It’s been a little while since I took a more in-depth look at the jobs market, so let’s take a look.
As I wrote last Friday, we are at historic lows in both the unemployment and underemployment rates. In the graphs below, the current values of each are normed to zero for easy comparison:
Historically few people are involuntarily unemployed.
So, how close are we to “full employment,” and what sectors haven’t caught up yet?
As I wrote Friday, as of March we are only 1.579 million jobs short of where we were in February 2020 just before the pandemic hit. But since the population, and in particular the working age population has changed since then, below I show the total labor force participation rate (that is, the % of the US population that is either employed or unemployed, vs. not in the labor force at all), and also the prime age (25-54 years old) labor force participation rate:
The total population LFPR is 62.4%, vs. 63.4% in February 2020, while the prime age LFPR is 82.5%. The former has declined sharply since 15 years ago, and has continued to decline, for a very simple reason: Boomers are old! When we focus on the prime age rate, that is only 05% short of its value as of February 2020. Since there are about 176 million Americans in that prime age demographic, that’s roughly a 0.9 million shortfall in that age group. If we figure there’s about another 60 million adults below the age of 65, the total is also probably around 1.5 million:
Similarly, when we look at the series “Not in Labor Force, Want a Job Now,” which is a pretty self-explanatory statistic, that is 5.737 million, also about 1.5 million above its best level just before the Great Recession:
In other words, all three ways of looking at the remaining jobs shortfall tell us that about 1.5 million more jobs need to be added to get to full pre-pandemic employment. We’ve been adding over 500,000 jobs a month, so if this continues for just 3 more months, we will have full employment.
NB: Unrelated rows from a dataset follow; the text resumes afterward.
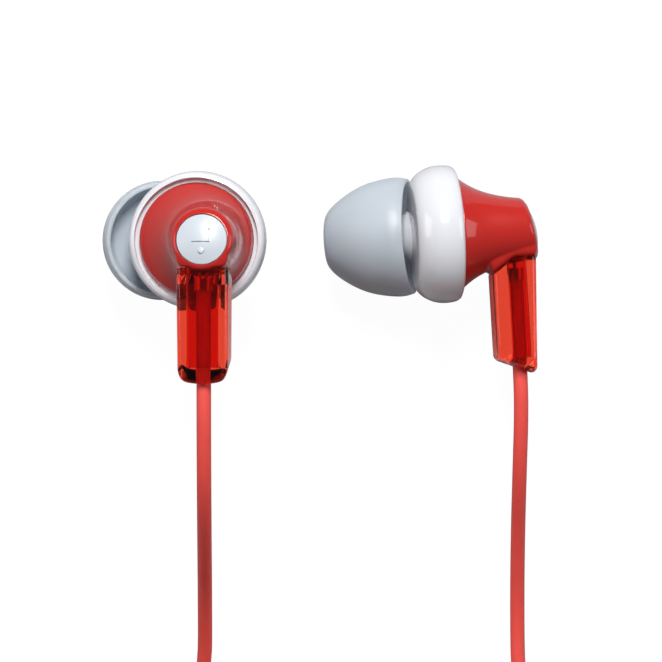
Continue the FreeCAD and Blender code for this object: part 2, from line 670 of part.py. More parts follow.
def right_place():
    lean = Rotation(Vector(0, 1, 0), 90 + HOUSING_LEAN)
    turn = Rotation(Vector(0, 0, 1), RIGHT_TURN)
    return Placement(Vector(RIGHT_SEAM[0], RIGHT_SEAM[1], 0), turn * lean)


def stand(pieces, placement):
    """Place an earphone and set it down so that its lowest point touches the table."""
    shapes = {name: placed(shape, placement) for name, shape in pieces.items()}
    lowest = min(shapes[name].optimalBoundingBox(False, False).ZMin
                 for name in ("ear_tip", "front_housing", "stem"))
    for shape in shapes.values():
        shape.translate(Vector(0, 0, -lowest))
    return shapes, -lowest


def coil_solid(centre, radius, turns, layers):
    """Outer shape of a neat coil: flat layers of turns, a cord's width apart."""
    shape = ring(radius - (turns + 0.5) * CORD, radius + CORD / 2, 0, layers * CORD)
    shape.translate(Vector(centre[0], centre[1], 0))
    return shape


def splitter():
    """Moulded body that joins the two branches to the main cord, wide at the branches' end."""
    start = Vector(*LEFT_TAIL[-1])
    end = Vector(*MAIN_LEAD[0])
    middle = (LEFT_TAIL[-1][0] + RIGHT_TAIL[-1][0]) / 2
    width, height = SPLITTER_SIZE
    flared = SPLITTER_NECK + SPLITTER_FLARE
    sections = []
    for y, wide, tall in ((start.y, width, height), (start.y - SPLITTER_SHOULDER, width, height),
                          (end.y + SPLITTER_SHOULDER, flared, flared),
                          (end.y, SPLITTER_NECK, SPLITTER_NECK)):
        shape = Part.Ellipse(Vector(0, 0, 0), wide / 2, tall / 2 - EPS / 10)
        oval = Part.Wire(shape.toShape())
        oval.rotate(Vector(0, 0, 0), Vector(1, 0, 0), 90)
        oval.translate(Vector(middle, y, start.z))
        sections.append(oval)
    return Part.makeLoft(sections, True, False)


def plug_cylinder(radius, start, end):
    """Cylinder on the plug's axis, between two distances along it from the cord's end."""
    foot = Vector(*MAIN_TAIL[-1]) + Vector(0, start, 0)
    return Part.makeCylinder(radius, end - start, foot, Vector(0, 1, 0))


def plug_turned(points):
    """Solid turned about the plug's axis from (radius, distance) points."""
    body = revolved(lines([Vector(r, 0, d) for r, d in points + points[:1]]))
    return placed(body, Placement(Vector(*MAIN_TAIL[-1]), Rotation(Vector(1, 0, 0), -90)))


def plug():
    """Pieces of the 3.5 mm plug, in a row from the cord to the tip."""
    grip = RELIEF_LENGTH
    collar = grip + HANDLE_LENGTH
    end = collar + PLUG_LENGTH
    tip = end - PLUG_TIP_LENGTH
    ring_end = tip - PLUG_BAND
    ring_start = ring_end - PLUG_RING_LENGTH
    sleeve_end = ring_start - PLUG_BAND
    shank_start = collar - PLUG_SHANK
    core = PLUG_CORE_RADIUS
    low, high = RELIEF_RADII
    thick, waist = HANDLE_RADIUS, HANDLE_WAIST
    relief = plug_turned([(0, 0), (low, 0), (high, grip), (0, grip)])
    handle = plug_turned([(0, grip), (high + HANDLE_STEP, grip), (waist, grip + HANDLE_WAIST_PLACE),
                          (thick, grip + HANDLE_FULL_PLACE), (thick, collar - HANDLE_END_CHAMFER[1]),
                          (thick - HANDLE_END_CHAMFER[0], collar), (0, collar)])
    handle = handle.cut(plug_cylinder(PLUG_SHANK_RADIUS + GLUE_GAP, shank_start, collar + EPS))
    handle = handle.cut(plug_cylinder(core + GLUE_GAP, shank_start - PLUG_CORE_TAIL - GLUE_GAP, shank_start))
    flange = collar + GLUE_GAP
    sleeve = plug_cylinder(PLUG_SHANK_RADIUS, shank_start, flange)
    sleeve = sleeve.fuse(plug_cylinder(PLUG_COLLAR_RADIUS, flange, flange + PLUG_COLLAR))
    sleeve = sleeve.fuse(plug_cylinder(PLUG_RADIUS, flange + PLUG_COLLAR, sleeve_end))
    sleeve = sleeve.cut(plug_cylinder(core + GLUE_GAP, shank_start - EPS, sleeve_end + EPS))
    neck = tip + PLUG_TIP_NECK_PLACE
    contact = plug_turned([(0, tip), (PLUG_RADIUS, tip), (PLUG_TIP_NECK, neck),
                           (PLUG_RADIUS - PLUG_TIP_BULGE[0], neck + PLUG_TIP_BULGE[1]),
                           (PLUG_TIP_END_RADIUS, end), (0, end)])
    contact_ring = plug_cylinder(PLUG_RADIUS, ring_start, ring_end)
    bands = [plug_cylinder(PLUG_RADIUS, *ends) for ends in ((sleeve_end, ring_start), (ring_end, tip))]
    bore = plug_cylinder(core + GLUE_GAP, sleeve_end - EPS, tip + EPS)
    return {
        "plug_strain_relief": relief, "plug_handle": handle, "plug_sleeve": sleeve.removeSplitter(),
        "plug_ring": contact_ring.cut(bore), "plug_insulators": Part.makeCompound([b.cut(bore) for b in bands]),
        "plug_tip": contact, "plug_core": plug_cylinder(core, shank_start - PLUG_CORE_TAIL, tip)}


def cords():
    routes = {"left_cord": LEFT_LEAD, "left_cord_tail": LEFT_TAIL, "right_cord": RIGHT_LEAD,
              "right_cord_tail": RIGHT_TAIL, "main_cord": MAIN_LEAD, "main_cord_tail": MAIN_TAIL}
    pieces = {name: tube([Vector(*point) for point in route], CORD / 2, name)
              for name, route in routes.items()}
    branch = (BRANCH_COIL_RADIUS, BRANCH_COIL_TURNS, BRANCH_COIL_LAYERS)
    pieces["left_cord_coil"] = coil_solid(LEFT_COIL, *branch)
    pieces["right_cord_coil"] = coil_solid(RIGHT_COIL, *branch)
    pieces["main_cord_coil"] = coil_solid(MAIN_COIL, MAIN_COIL_RADIUS, MAIN_COIL_TURNS, MAIN_COIL_LAYERS)
    return pieces


def main():
    os.makedirs("parts", exist_ok=True)
    nodes = {}
    left, left_height = stand(earphone("left"), left_place())
    right_pieces = {name: mirrored(shape) for name, shape in earphone("right").items()}
    right, right_height = stand(right_pieces, right_place())
    print("seam heights %.3f %.3f" % (left_height, right_height))
    nodes.update({"left_" + name: shape for name, shape in left.items()})
    nodes.update({"right_" + name: shape for name, shape in right.items()})
    box = FreeCAD.BoundBox()
    for shape in nodes.values():
        box.add(shape.optimalBoundingBox(False, False))
    print("box of the two earphones", box)
    nodes.update(cords())
    nodes["splitter"] = splitter()
    nodes.update(plug())
    for name, shape in nodes.items():
        if not shape.isValid():
            print("invalid", name)
        print(name, "%.3f" % shape.Volume, len(shape.Solids))
        shape.exportStep("parts/" + name + ".step")


main()
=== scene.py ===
"""Wired in-ear earphones lying on a pale table, seen from straight above.

The housings, ear tips, stems, cords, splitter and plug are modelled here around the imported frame; the
driver's inner pieces stay the frame's own and only get materials.  Lengths are millimetres until a piece
is placed, and metres after that.
"""

import json
import math

import bmesh
import bpy
from mathutils import Matrix, Vector


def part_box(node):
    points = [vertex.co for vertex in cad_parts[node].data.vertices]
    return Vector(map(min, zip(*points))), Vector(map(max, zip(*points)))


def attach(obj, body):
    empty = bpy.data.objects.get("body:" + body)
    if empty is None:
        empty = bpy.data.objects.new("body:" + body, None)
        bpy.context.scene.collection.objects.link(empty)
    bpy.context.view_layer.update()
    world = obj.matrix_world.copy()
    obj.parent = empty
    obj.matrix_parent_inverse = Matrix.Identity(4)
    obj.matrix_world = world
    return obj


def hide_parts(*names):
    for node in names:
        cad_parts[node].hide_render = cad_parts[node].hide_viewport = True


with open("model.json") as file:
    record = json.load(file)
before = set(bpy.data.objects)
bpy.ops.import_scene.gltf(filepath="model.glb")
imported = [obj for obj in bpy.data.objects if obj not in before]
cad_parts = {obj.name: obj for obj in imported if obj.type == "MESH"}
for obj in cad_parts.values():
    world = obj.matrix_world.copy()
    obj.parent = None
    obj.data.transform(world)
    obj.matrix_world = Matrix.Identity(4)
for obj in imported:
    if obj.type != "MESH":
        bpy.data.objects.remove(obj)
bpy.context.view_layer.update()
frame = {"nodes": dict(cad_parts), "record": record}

MM = 0.001

# ---- camera: straight above, the view's up is +Y ----
FIELD = 68.2
CAMERA_HEIGHT = 1.0
VIEW_PLANE = 10.0
VIEW_CENTRE = (1.16, -5.85)
SENSOR = 36.0

# ---- how the two earphones stand ----
HOUSING_LEAN = math.radians(6.2)
RIGHT_TURN = math.radians(3.3)
NOZZLE_LEAN = math.radians(15.5)
MAGNET_MIDDLE = -1.45

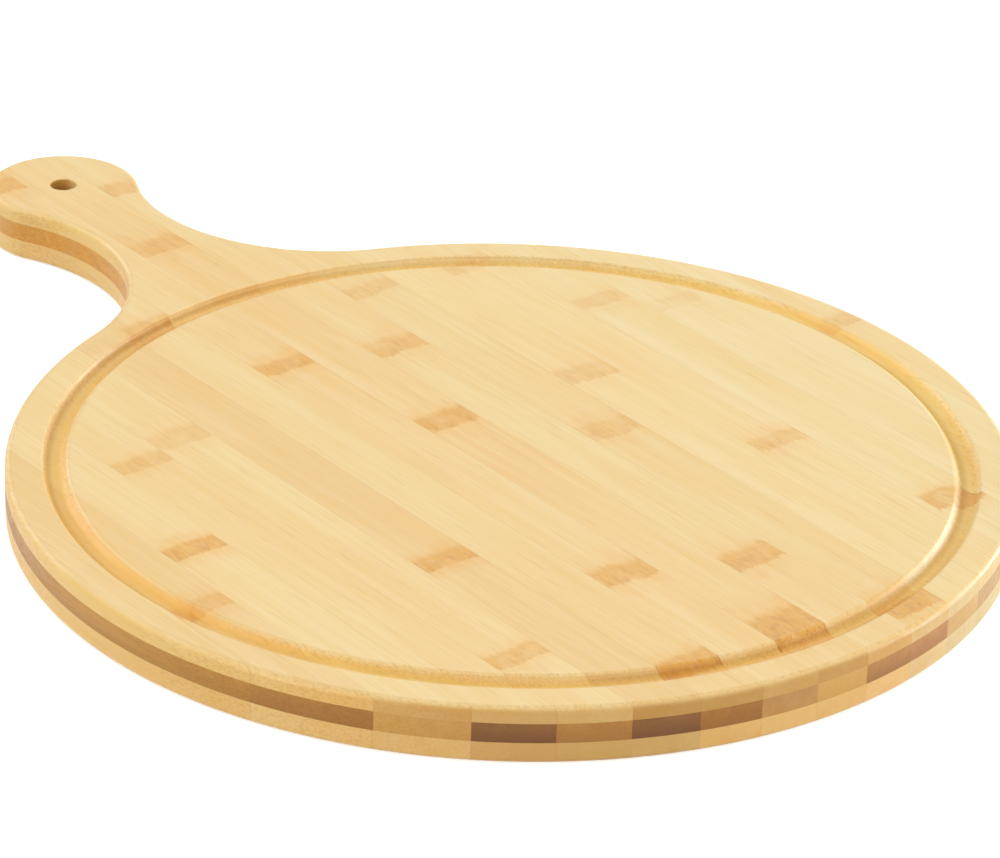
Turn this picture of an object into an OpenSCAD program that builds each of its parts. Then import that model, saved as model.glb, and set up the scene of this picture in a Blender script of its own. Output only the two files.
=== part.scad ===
// Round bamboo serving board with a long handle.
// Three plies of bamboo strips are glued one on another, all strips running along the handle.
// The origin is the middle of the round face on the underside, +Y points along the handle and +Z is up.

/* [Board] */
// Diameter of the round serving face
board_d = 350; // [300:5:380]
// Thickness of the top ply, the thinnest because its face is planed flat after the gluing
top_ply_t = 5.8; // [5:0.1:9]
// Thickness of the core ply
core_ply_t = 7; // [5:0.1:9]
// Thickness of the base ply
base_ply_t = 7.7; // [5:0.1:9]
// Radius that softens the upper edge all round
top_edge_r = 2.5; // [1:0.25:4]
// Radius that softens the lower edge all round
base_edge_r = 2; // [1:0.25:4]

/* [Juice groove] */
// Width of the groove at the serving face
groove_w = 8.5; // [6:0.1:12]
// Depth of the groove below the serving face
groove_depth = 3; // [1:0.1:3.5]
// Width of the flat rim outside the groove
rim_w = 12.8; // [8:0.2:25]

/* [Handle] */
// Distance from the rim of the disc to the middle of the hanging hole
handle_reach = 101; // [80:1:120]
// Width of the rounded end of the handle
handle_end_w = 57; // [50:1:66]
// Width of the neck at its narrowest
neck_w = 35; // [28:1:42]
// Diameter of the hanging hole
hole_d = 10; // [8:0.5:16]
// Radius that softens both edges of the hanging hole
hole_edge_r = 0.6; // [0.4:0.1:1.5]

/* [Bamboo strips] */
// Width of one glued strip
strip_w = 21.25; // [20.5:0.25:26]
// Place of the middle strip across the board, to the right of the handle's line
mid_strip_x = -1.75; // [-3:0.25:3]
// Narrowest strip that is left at the rim
rim_strip_w = 6; // [4:0.5:10]

/* [Hidden] */
$fn = 180;
// Reach of a cut past the face that it opens
overrun = 1;
// Depth by which the hollow sides of the neck lie inside the arcs that they run on from
blend_step = 0.08;
// Share of a rounding's radius by which its arc is drawn from further in, so that it meets both faces at a slight angle
break_share = 0.2;
// Reach of the neck past the middle of the disc and past the middle of the hole
disc_lap = 5;
end_lap = 0.8;

disc_r = board_d / 2;
end_r = handle_end_w / 2;
hole_y = disc_r + handle_reach;
hole_r = hole_d / 2;
waist = neck_w / 2;

// Each hollow side of the neck is one arc that touches the disc, the handle's end and the waist.
// Its middle lies at neck_r + waist from the middle line, which gives a quadratic for neck_r.
side_rise = (hole_y ^ 2 + disc_r ^ 2 - end_r ^ 2) / (2 * hole_y);
side_slope = (disc_r - end_r) / hole_y;
side_half = disc_r - waist - side_rise * side_slope;
side_rest = side_rise ^ 2 - disc_r ^ 2 + waist ^ 2;
neck_r = (side_half - sqrt(side_half ^ 2 - side_slope ^ 2 * side_rest)) / side_slope ^ 2;
neck_x = neck_r + waist;
neck_y = side_rise + side_slope * neck_r;
// Directions from the middle of the disc and of the handle's end to the middle of the right arc
disc_turn = atan2(neck_y, neck_x);
end_turn = atan2(neck_y - hole_y, neck_x);

// The groove is the part of a ring of round section that dips below the serving face.
groove_r = disc_r - rim_w - groove_w / 2;
groove_section_r = ((groove_w / 2) ^ 2 + groove_depth ^ 2) / (2 * groove_depth);

// Strip 0 runs through the handle, with the hanging hole, and strips are counted from it to both sides.
// The outermost strips take in what would be too narrow a strip of its own.
left_strip = ceil((rim_strip_w - disc_r - mid_strip_x) / strip_w - 1 / 2);
right_strip = floor((disc_r - rim_strip_w - mid_strip_x) / strip_w - 1 / 2) + 1;
strips = [left_strip : right_strip];

// Left side of strip k across the disc. Strip right_strip + 1 would begin past the rim.
function disc_side(k) =
    k == left_strip ? -disc_r - overrun
    : k > right_strip ? disc_r + overrun
    : mid_strip_x + (k - 1 / 2) * strip_w;
// Left side of strip k past the waist, where the outer strips of the neck take the handle's end to its edge
function end_side(k) =
    abs(disc_side(k)) > waist ? sign(disc_side(k)) * (end_r + overrun) : disc_side(k);

// Bamboo tones, from the pale natural strips to the dark steamed ones
tones = ["#ecd6a4", "#e2c48c", "#c99f62", "#a97845", "#8a5a30"];
top_tones = [1, 0, 1, 0, 0, 1, 0, 0, 1, 0, 0, 1, 0, 1, 0, 0, 1];
core_tones = [3, 4, 1, 4, 2, 4, 3, 2, 1, 3, 2, 1, 3, 2, 4, 3, 4];
base_tones = [0, 1, 0, 1, 1, 0, 1, 0, 0, 1, 0, 1, 1, 0, 1, 0, 1];

function tone(list, k) = tones[list[(k - left_strip) % len(list)]];
function place(k) = k == 0 ? "mid" : str(k < 0 ? "left_" : "right_", abs(k));
function names(ply) = [for (k = strips) str(ply, "_strip_", place(k))];

// What a rounding that starts r from a corner takes off it, drawn from the point r inside both faces
module corner_waste(r) {
    inset = r * break_share;
    arc_r = norm([inset, r + inset]);
    translate([-inset, -inset])
        difference() {
            square(arc_r + overrun);
            circle(r = arc_r);
        }
}

// Half section of a round ply of thickness t with its upper edge rounded, drawn from the axis outwards
module rim_section(t, radius, edge_r) {
    difference() {
        square([radius, t]);
        if (edge_r > 0)
            translate([radius - edge_r, t - edge_r]) corner_waste(edge_r);
    }
}

// Half section of the cut beside the neck: its wall, and the flare that rounds the upper edge
module neck_cut_section(t, radius, edge_r) {
    translate([0, -overrun]) square([radius, t + 2 * overrun]);
    if (edge_r > 0)
        translate([radius + edge_r, t - edge_r]) mirror([1, 0]) corner_waste(edge_r);
}

// The part of the ply between the disc and the handle's end, with its two hollow sides
module neck(t, edge_r) {
    difference() {
        linear_extrude(t)
            polygon([[0, -disc_lap], [neck_x, neck_y], [0, hole_y + end_lap], [-neck_x, neck_y]]);
        for (side = [-1, 1])
            translate([side * neck_x, neck_y, 0])
                rotate_extrude() neck_cut_section(t, neck_r + blend_step, edge_r);
    }
}

// One whole ply of thickness t standing on z = 0, its upper edge rounded by edge_r and its hole drilled
module ply(t, edge_r, hole_flare) {
    difference() {
        union() {
            rotate_extrude(angle = 180 + 2 * disc_turn, start = 180 - disc_turn)
                rim_section(t, disc_r, edge_r);
            neck(t, edge_r);
            translate([0, hole_y, 0])
                rotate_extrude(angle = 180 - 2 * end_turn, start = end_turn)
                    rim_section(t, end_r, edge_r);
        }
        translate([0, hole_y, 0])
            hanging_hole(t, hole_flare);
    }
}

// The drill's path through one ply, with the flare that rounds its upper edge
module hanging_hole(t, flare_r) {
    translate([0, 0, -overrun]) cylinder(r = hole_r, h = t + 2 * overrun);
    if (flare_r > 0)
        rotate_extrude()
            translate([hole_r + flare_r, t - flare_r]) mirror([1, 0]) corner_waste(flare_r);
}

// The part of a ply of thickness t that strip k covers, past the waist only where it runs through the neck
module strip(k, t) {
    height = t + 2 * overrun;
    disc_w = disc_side(k + 1) - disc_side(k);
    end_w = end_side(k + 1) - end_side(k);
    intersection() {
        children();
        union() {
            translate([disc_side(k), -disc_r - overrun, -overrun])
                cube([disc_w, disc_r + overrun + neck_y, height]);
            if (end_w > 0)
                translate([end_side(k), neck_y, -overrun])
                    cube([end_w, hole_y + end_r + overrun - neck_y, height]);
        }
    }
}

// Strip of the top ply, which carries the serving face and the juice groove
module top_strip(k) {
    color(tone(top_tones, k))
        translate([0, 0, base_ply_t + core_ply_t])
            strip(k, top_ply_t)
                difference() {
                    ply(top_ply_t, top_edge_r, hole_edge_r);
                    rotate_extrude()
                        translate([groove_r, top_ply_t - groove_depth + groove_section_r])
                            circle(r = groove_section_r);
                }
}

// Strip of the core ply, whose steamed strips show as dark blocks in the board's edge
module core_strip(k) {
    color(tone(core_tones, k))
        translate([0, 0, base_ply_t])
            strip(k, core_ply_t) ply(core_ply_t, 0, 0);
}

// Strip of the base ply, a ply turned over so that its rounded edge is below
module base_strip(k) {
    color(tone(base_tones, k))
        translate([0, 0, base_ply_t]) mirror([0, 0, 1])
            strip(k, base_ply_t) ply(base_ply_t, base_edge_r, hole_edge_r);
}

for (k = strips) {
    top_strip(k);
    core_strip(k);
    base_strip(k);
}
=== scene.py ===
import math

import bpy
from mathutils import Matrix, Vector


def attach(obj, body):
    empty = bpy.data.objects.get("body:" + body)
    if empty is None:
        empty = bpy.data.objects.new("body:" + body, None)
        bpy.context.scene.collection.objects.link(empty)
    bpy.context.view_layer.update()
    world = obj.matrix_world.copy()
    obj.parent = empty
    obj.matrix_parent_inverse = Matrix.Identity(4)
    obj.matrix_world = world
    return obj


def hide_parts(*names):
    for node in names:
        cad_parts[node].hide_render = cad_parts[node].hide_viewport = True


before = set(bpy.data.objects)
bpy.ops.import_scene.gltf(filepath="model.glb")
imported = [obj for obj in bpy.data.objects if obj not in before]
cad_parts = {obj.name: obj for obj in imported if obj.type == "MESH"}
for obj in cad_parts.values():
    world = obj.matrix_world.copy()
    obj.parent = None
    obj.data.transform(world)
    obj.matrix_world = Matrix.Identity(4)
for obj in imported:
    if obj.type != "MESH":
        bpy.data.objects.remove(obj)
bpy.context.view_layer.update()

# The board's blank. All three plies are sawn to one outline: a disc, a handle with a round end,
# and one hollow arc on each side of the neck that runs into both. Each ply is a bamboo panel 6 to
# 8 mm thick, and the strips are later sawn out of copies of it.
disc_r = 0.175
base_t, core_t, top_t = 0.0077, 0.007, 0.0058
board_top = base_t + core_t + top_t
end_r = 0.0285
hole_y = 0.276
hole_r = 0.005
waist = 0.0175

# Each hollow side touches the disc, the handle's end and the waist, and its radius solves a
# quadratic. Its middle is at neck_x to the right or left, and the two turns lead to it.
side_rise = (hole_y ** 2 + disc_r ** 2 - end_r ** 2) / (2 * hole_y)
side_slope = (disc_r - end_r) / hole_y
side_half = disc_r - waist - side_rise * side_slope
side_rest = side_rise ** 2 - disc_r ** 2 + waist ** 2
neck_r = (side_half - math.sqrt(side_half ** 2 - side_slope ** 2 * side_rest)) / side_slope ** 2
neck_x = neck_r + waist
neck_y = side_rise + side_slope * neck_r
disc_turn = math.atan2(neck_y, neck_x)
end_turn = math.atan2(neck_y - hole_y, neck_x)

# Facets along the arcs, and how far off its place a point may lie and still be found there
disc_steps, side_steps, end_steps = 318, 48, 78
slack = 1e-5


def only(piece):
    """Select one piece alone and make it active."""
    bpy.ops.object.select_all(action="DESELECT")
    piece.select_set(True)
    bpy.context.view_layer.objects.active = piece


def pick_edges(piece, test):
    """In edit mode, select the edges whose two ends both pass the test."""
    bpy.ops.mesh.select_mode(type="EDGE")
    bpy.ops.mesh.select_all(action="DESELECT")
    bpy.ops.object.mode_set(mode="OBJECT")
    points = piece.data.vertices
    for edge in piece.data.edges:
        edge.select = all(test(points[i].co) for i in edge.vertices)
    bpy.ops.object.mode_set(mode="EDIT")


def cut_away(piece, cutter):
    """Saw the cutter's shape out of the piece, and put the cutter away."""
    only(piece)
    saw = piece.modifiers.new("saw", "BOOLEAN")
    saw.operation = "DIFFERENCE"
    saw.solver = "EXACT"
    saw.object = cutter
    bpy.ops.object.modifier_apply(modifier=saw.name)
    bpy.data.objects.remove(cutter, do_unlink=True)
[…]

Turning the second question, the BLS itself has helpfully prepared the below graph of the gains and losses of various employment sectors since the pandemic started:
The usual suspects of leisure and hospitality (including food and drink), government, and education are still there, and manufacturing is still lagging.
The above tells us the nominal shortfalls. What about the % of job losses? That’s what the below graph shows:
Surprisingly, on a %age basis, it’s mining and logging that has sustained the biggest losses, down -12.5%. Leisure and hospitality comes in next, down -8.7%. Government is down -3.1%, education is down -1.9%, wholesale trade is down -1.8%, and manufacturing is down -1.0%.
Finally, on the theme of “somebody is wrong on the internet,” Kevin Drum writes that “The Great Resignation was neither great nor a resignation,” citing work by the San Francisco Fed that “suggest that the high rate of quits is simply a reflection of the rapid pace of overall labor market recovery.”
The San Francisco Fed makes an interesting case, citing historical manufacturing data. But my bone to pick is with Drum, who claims that “the quit rate [from the JOLTS report] merely rebounded to its old Great Recovery trendline . . .[or] merely … only very slightly above trend,” producing the below graph in support:
I submit that Drum’s choice of the bottom of the Great Recession as the starting point for his “trend” is performing some Olympic-level heavy lifting. By contrast, when we graph all the way back to the beginning of the statistic in 2000, here’s what it looks like:
The quits rate very suddenly jumped 25% higher than it had ever been in the previous 20 years (3.0%/2.4%=1.25). By contrast, hires, which had previously in Y2K been as high as 4.3%, and 4.1% in 2019, only increased to 0.2% above that to 4.5%.
So, hires barely budged, but quits jumped to all-time new highs by a very wide margin.
A better comparison is with job openings, which like quits soared to all-time highs as well, almost simultaneously with quits:
Drum’s claim is almost preposterous. The only difference is that the Great Resignation is less “I’m going to contemplate my navel” than “Take this job and shove it! [because I’ve found another one that pays way better].”